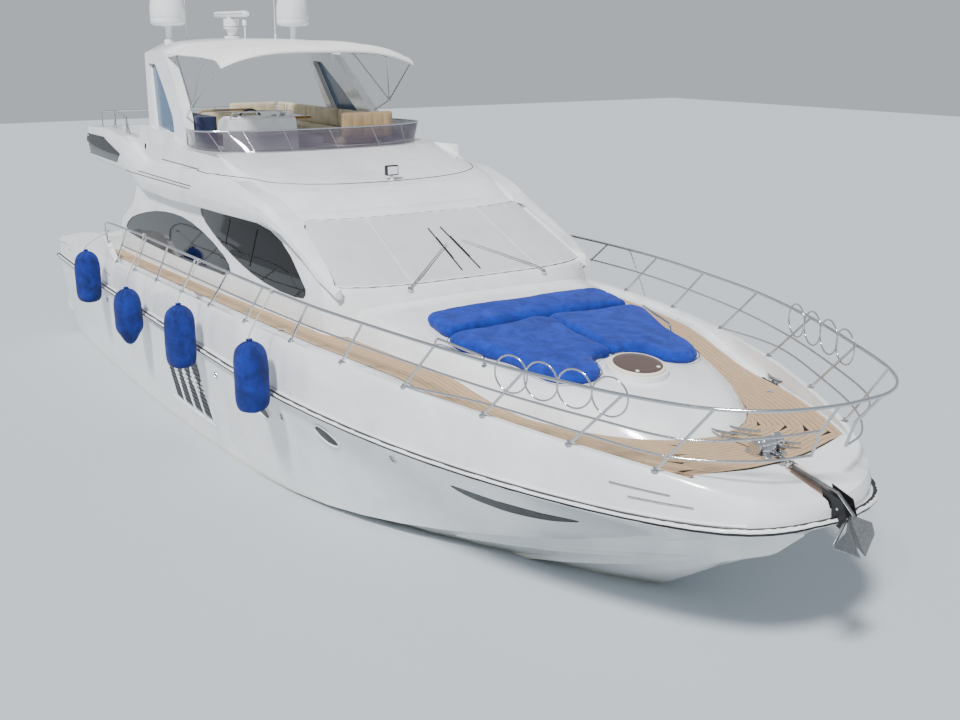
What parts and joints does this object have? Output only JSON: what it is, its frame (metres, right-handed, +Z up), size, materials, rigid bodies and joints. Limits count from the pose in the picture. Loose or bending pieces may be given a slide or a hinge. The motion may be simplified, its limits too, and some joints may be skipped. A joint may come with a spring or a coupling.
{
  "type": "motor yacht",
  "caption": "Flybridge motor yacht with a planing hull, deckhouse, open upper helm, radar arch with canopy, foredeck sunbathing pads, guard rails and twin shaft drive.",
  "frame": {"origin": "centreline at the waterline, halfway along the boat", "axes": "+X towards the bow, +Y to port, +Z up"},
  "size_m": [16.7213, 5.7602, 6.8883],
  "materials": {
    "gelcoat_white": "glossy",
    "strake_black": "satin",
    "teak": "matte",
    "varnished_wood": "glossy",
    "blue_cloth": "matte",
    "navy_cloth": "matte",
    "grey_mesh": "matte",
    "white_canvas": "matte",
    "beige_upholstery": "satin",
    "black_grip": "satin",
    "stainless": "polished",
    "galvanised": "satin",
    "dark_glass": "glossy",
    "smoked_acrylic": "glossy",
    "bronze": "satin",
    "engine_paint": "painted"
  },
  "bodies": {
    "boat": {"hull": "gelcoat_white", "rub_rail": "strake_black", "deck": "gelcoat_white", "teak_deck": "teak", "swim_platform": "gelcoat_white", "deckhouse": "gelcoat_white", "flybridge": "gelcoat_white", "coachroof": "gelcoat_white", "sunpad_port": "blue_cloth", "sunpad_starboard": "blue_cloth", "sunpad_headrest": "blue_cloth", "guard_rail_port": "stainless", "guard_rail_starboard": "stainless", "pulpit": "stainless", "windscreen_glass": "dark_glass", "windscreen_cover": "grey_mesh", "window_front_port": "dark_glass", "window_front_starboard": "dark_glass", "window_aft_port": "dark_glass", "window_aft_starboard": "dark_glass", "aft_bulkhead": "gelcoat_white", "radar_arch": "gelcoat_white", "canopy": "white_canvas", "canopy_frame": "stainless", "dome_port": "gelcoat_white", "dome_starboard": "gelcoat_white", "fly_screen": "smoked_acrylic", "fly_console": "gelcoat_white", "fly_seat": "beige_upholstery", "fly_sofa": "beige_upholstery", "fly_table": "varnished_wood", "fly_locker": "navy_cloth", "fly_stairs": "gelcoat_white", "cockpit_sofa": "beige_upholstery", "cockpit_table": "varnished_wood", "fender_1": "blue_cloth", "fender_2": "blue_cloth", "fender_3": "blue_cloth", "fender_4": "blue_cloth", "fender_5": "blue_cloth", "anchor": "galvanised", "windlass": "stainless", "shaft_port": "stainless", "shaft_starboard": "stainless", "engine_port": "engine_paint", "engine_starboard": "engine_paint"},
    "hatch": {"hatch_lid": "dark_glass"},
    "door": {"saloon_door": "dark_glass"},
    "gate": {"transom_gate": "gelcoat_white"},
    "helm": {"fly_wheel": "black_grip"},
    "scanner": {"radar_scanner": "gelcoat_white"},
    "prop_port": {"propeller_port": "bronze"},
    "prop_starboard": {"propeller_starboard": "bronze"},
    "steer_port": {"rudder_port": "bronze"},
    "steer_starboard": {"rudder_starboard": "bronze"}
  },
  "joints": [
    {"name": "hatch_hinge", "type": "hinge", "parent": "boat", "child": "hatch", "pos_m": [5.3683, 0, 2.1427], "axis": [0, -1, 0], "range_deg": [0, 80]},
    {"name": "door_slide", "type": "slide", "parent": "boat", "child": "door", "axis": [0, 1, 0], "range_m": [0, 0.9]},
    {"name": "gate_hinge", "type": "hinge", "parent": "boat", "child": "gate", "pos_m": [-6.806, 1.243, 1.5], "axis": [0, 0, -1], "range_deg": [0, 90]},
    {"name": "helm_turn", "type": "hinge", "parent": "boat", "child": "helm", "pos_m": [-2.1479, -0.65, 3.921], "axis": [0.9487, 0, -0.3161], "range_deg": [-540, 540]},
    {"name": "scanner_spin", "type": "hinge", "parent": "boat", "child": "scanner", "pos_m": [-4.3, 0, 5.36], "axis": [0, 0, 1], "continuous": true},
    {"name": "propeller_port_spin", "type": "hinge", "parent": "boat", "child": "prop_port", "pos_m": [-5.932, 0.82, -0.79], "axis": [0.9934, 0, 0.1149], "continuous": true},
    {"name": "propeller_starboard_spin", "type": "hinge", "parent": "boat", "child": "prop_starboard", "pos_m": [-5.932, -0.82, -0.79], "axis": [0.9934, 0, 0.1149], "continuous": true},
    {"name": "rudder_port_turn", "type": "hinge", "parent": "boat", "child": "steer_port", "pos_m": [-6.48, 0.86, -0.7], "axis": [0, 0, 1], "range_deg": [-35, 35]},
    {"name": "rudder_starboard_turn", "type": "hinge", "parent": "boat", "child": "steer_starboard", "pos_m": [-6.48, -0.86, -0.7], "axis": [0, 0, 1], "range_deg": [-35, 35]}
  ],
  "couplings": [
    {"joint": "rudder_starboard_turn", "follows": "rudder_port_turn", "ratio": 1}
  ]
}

........

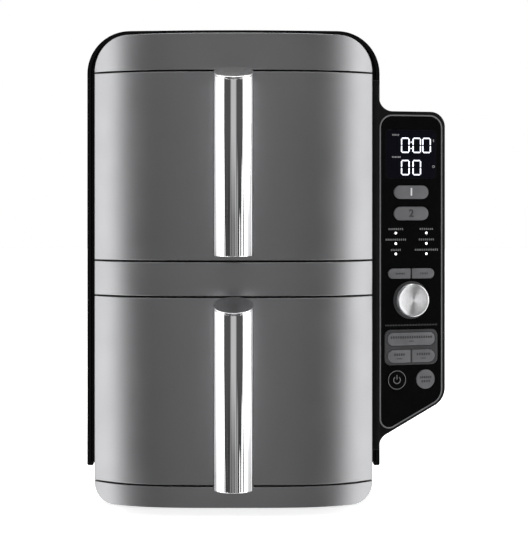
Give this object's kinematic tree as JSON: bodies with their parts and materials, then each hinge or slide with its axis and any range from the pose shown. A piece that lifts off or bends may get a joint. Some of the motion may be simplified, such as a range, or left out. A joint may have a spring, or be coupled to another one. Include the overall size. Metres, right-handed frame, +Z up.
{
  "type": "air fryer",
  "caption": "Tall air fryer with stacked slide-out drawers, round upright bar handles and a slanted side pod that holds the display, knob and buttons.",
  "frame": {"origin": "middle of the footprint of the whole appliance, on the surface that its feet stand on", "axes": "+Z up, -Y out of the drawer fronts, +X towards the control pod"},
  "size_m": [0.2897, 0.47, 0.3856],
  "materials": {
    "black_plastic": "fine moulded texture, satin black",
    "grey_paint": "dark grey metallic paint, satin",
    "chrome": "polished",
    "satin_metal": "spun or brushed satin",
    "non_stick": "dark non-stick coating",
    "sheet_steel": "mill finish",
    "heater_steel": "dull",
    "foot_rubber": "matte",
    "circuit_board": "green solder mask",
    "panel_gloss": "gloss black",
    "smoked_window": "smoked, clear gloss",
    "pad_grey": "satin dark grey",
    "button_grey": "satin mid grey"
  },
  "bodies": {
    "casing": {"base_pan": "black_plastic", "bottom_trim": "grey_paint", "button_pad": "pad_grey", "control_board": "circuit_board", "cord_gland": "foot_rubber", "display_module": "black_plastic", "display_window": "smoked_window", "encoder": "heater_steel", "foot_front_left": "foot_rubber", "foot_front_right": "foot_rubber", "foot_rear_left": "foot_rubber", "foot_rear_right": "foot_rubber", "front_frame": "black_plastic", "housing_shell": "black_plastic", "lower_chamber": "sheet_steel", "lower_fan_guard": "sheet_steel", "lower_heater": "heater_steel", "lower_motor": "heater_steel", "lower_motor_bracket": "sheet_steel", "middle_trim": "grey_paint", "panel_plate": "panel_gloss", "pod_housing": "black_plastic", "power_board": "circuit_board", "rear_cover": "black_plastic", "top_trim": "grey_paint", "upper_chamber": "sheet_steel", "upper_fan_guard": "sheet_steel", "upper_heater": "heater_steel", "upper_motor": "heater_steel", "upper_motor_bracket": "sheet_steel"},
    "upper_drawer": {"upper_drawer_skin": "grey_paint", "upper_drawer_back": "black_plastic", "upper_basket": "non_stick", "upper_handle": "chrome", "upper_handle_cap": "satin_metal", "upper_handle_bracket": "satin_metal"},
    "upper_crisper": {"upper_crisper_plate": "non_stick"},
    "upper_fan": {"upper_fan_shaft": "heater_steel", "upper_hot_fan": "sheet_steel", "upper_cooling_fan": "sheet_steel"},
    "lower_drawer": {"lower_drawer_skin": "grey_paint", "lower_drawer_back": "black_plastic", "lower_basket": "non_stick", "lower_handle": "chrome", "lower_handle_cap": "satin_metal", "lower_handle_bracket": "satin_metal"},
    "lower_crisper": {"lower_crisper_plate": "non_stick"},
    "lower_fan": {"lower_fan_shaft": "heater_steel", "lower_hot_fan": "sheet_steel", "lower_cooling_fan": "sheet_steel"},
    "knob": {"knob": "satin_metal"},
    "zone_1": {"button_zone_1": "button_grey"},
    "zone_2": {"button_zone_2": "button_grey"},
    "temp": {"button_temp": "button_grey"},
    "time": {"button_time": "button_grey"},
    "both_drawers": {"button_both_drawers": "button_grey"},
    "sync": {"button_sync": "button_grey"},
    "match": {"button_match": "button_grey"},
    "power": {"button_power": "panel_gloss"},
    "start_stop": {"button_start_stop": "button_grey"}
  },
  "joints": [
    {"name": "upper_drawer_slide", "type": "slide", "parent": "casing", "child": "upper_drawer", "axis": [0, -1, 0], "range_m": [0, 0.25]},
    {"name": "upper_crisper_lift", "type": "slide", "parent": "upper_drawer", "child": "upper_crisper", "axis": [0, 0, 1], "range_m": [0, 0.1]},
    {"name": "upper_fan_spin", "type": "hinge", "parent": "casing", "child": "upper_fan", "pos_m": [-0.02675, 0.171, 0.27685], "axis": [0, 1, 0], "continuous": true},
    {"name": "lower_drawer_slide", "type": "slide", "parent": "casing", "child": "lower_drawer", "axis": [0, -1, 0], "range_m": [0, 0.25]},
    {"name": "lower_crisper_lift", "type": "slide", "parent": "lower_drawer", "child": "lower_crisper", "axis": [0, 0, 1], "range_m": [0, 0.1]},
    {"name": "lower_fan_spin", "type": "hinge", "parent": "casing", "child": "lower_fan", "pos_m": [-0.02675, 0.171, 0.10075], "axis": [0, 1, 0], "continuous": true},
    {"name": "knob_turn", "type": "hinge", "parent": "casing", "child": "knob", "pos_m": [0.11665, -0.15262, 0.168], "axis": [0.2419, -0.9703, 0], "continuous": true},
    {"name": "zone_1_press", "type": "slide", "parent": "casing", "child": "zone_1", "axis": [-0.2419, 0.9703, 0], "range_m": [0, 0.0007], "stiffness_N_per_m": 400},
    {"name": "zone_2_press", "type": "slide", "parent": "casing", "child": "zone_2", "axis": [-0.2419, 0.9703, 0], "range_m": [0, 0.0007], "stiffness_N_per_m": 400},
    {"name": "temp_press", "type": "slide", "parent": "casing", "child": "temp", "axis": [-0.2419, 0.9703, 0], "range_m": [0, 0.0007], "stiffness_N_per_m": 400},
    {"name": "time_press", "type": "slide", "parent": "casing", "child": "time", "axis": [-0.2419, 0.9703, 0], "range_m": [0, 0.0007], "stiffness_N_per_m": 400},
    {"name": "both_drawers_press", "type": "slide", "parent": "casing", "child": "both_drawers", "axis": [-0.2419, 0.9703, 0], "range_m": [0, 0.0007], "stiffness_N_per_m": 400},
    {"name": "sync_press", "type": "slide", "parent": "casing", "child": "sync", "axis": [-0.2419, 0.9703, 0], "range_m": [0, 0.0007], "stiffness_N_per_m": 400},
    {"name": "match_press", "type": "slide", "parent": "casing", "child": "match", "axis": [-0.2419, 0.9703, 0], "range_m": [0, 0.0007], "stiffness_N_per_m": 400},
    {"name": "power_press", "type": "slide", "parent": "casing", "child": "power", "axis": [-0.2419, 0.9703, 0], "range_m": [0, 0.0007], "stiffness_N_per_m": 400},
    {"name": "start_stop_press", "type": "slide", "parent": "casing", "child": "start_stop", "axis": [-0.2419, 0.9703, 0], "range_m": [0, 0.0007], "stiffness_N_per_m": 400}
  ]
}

........

### EXERCISE INSTRUCTIONS
Read the entries and show each line that mentions "bodies".

### ANSWER FOR THE TASK
What parts and joints does this object have? Output only JSON: what it is, its frame (metres, right-handed, +Z up), size, materials, rigid bodies and joints. Limits count from the pose in the picture. Loose or bending pieces may be given a slide or a hinge. The motion may be simplified, its limits too, and some joints may be skipped. A joint may come with a spring or a coupling.
  "bodies": {
Give this object's kinematic tree as JSON: bodies with their parts and materials, then each hinge or slide with its axis and any range from the pose shown. A piece that lifts off or bends may get a joint. Some of the motion may be simplified, such as a range, or left out. A joint may have a spring, or be coupled to another one. Include the overall size. Metres, right-handed frame, +Z up.
  "bodies": {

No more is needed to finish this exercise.